The terms of my parents’ marriage are probably not for me, of course. Whereas my grandmother was a traditional farmwife and my mother was a feminist cusper, I grew up with completely new ideas about the institutions of marriage and family. The relationship I’m likely to build with Felipe is something my sister and I have termed “Wifeless Marriage”—which is to say that nobody in our household will play (or play
exclusively
) the traditional role of the wife. The more thankless chores that have always fallen on women’s shoulders will be balanced out more evenly. And since there will be no babies, you could also call it “Motherless Marriage” I suppose—a model of marriage that my grandmother and mother obviously never experienced. Similarly, the responsibility of breadwinning will not fall entirely on Felipe’s shoulders, as it fell to my father and grandfather; indeed, the bulk of the household earnings will probably always be mine.
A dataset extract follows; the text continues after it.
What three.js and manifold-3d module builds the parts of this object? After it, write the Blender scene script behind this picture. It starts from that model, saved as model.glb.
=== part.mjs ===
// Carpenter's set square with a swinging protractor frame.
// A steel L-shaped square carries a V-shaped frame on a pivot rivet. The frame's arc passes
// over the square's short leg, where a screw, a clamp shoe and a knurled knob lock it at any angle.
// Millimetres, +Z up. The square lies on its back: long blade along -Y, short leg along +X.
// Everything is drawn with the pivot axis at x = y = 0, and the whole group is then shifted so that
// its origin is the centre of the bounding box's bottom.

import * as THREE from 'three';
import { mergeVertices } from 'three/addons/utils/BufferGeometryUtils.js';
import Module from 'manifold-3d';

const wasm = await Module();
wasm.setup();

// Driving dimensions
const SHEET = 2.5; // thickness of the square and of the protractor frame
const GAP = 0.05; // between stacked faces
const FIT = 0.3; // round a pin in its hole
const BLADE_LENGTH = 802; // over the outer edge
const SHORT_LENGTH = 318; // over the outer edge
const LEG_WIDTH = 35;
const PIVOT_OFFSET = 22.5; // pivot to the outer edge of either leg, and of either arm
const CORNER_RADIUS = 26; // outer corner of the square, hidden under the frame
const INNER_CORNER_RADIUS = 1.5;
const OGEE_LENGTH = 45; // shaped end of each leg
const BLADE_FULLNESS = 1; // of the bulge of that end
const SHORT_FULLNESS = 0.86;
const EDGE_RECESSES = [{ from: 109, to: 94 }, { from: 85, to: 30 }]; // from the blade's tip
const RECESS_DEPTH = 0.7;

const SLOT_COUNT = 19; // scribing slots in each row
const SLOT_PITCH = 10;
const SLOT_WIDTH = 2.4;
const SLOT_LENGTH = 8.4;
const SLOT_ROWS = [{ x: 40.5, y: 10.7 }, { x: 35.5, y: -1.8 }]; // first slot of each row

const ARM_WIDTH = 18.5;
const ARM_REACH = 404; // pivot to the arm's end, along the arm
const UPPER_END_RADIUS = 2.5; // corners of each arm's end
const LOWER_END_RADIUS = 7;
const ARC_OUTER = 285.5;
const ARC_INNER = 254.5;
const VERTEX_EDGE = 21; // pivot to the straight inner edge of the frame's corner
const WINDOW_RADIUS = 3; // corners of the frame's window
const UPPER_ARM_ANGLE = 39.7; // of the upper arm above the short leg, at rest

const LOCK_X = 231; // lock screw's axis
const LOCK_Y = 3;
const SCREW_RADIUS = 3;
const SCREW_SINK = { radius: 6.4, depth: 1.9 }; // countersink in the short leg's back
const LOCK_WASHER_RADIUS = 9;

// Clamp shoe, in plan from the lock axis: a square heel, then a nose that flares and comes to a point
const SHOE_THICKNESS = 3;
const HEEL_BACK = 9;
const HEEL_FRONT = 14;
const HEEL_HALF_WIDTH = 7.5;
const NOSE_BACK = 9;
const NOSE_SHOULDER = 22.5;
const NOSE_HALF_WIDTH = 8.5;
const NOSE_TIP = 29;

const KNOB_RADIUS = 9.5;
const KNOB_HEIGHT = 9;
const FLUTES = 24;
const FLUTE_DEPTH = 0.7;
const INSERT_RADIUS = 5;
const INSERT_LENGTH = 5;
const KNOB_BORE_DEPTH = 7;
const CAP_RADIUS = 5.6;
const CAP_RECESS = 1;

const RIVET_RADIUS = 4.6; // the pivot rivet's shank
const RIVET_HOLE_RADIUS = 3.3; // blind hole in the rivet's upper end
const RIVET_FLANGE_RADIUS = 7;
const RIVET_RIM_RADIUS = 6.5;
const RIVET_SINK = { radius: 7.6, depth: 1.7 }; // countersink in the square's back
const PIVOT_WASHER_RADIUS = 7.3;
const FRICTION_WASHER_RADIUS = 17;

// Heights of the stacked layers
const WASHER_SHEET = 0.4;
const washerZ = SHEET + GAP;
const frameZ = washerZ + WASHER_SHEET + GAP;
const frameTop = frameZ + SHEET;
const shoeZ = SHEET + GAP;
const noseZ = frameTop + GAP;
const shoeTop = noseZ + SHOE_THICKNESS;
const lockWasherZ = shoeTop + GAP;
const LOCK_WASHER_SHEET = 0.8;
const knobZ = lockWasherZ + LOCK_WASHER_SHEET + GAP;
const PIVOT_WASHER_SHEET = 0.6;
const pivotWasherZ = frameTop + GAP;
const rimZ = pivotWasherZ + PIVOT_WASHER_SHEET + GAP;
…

Perhaps in that regard, then, we will have something like a “Husbandless Marriage” as well. Wifeless, childless, husbandless marriages . . . there haven’t been a whole lot of those unions in history, so we don’t really have a template to work with here. Felipe and I will have to make up the rules and boundaries of our story as we go along.

I don’t know, though. Maybe everyone has to make up the rules and boundaries of their story as they go along.

Anyway, when I asked my mother that night on the phone from Laos whether she has been happy in her marriage over the years, she assured me that she’d had a really nice time of it with my father, far more often than not. When I asked her what the happiest period of her life had been, she replied: “Right now. Living with your dad, healthy, financially stable, free. Your father and I pass our days doing our own thing and then we meet at the dinner table together every night. Even after all these years, we still sit there for hours talking and laughing. It’s really lovely.”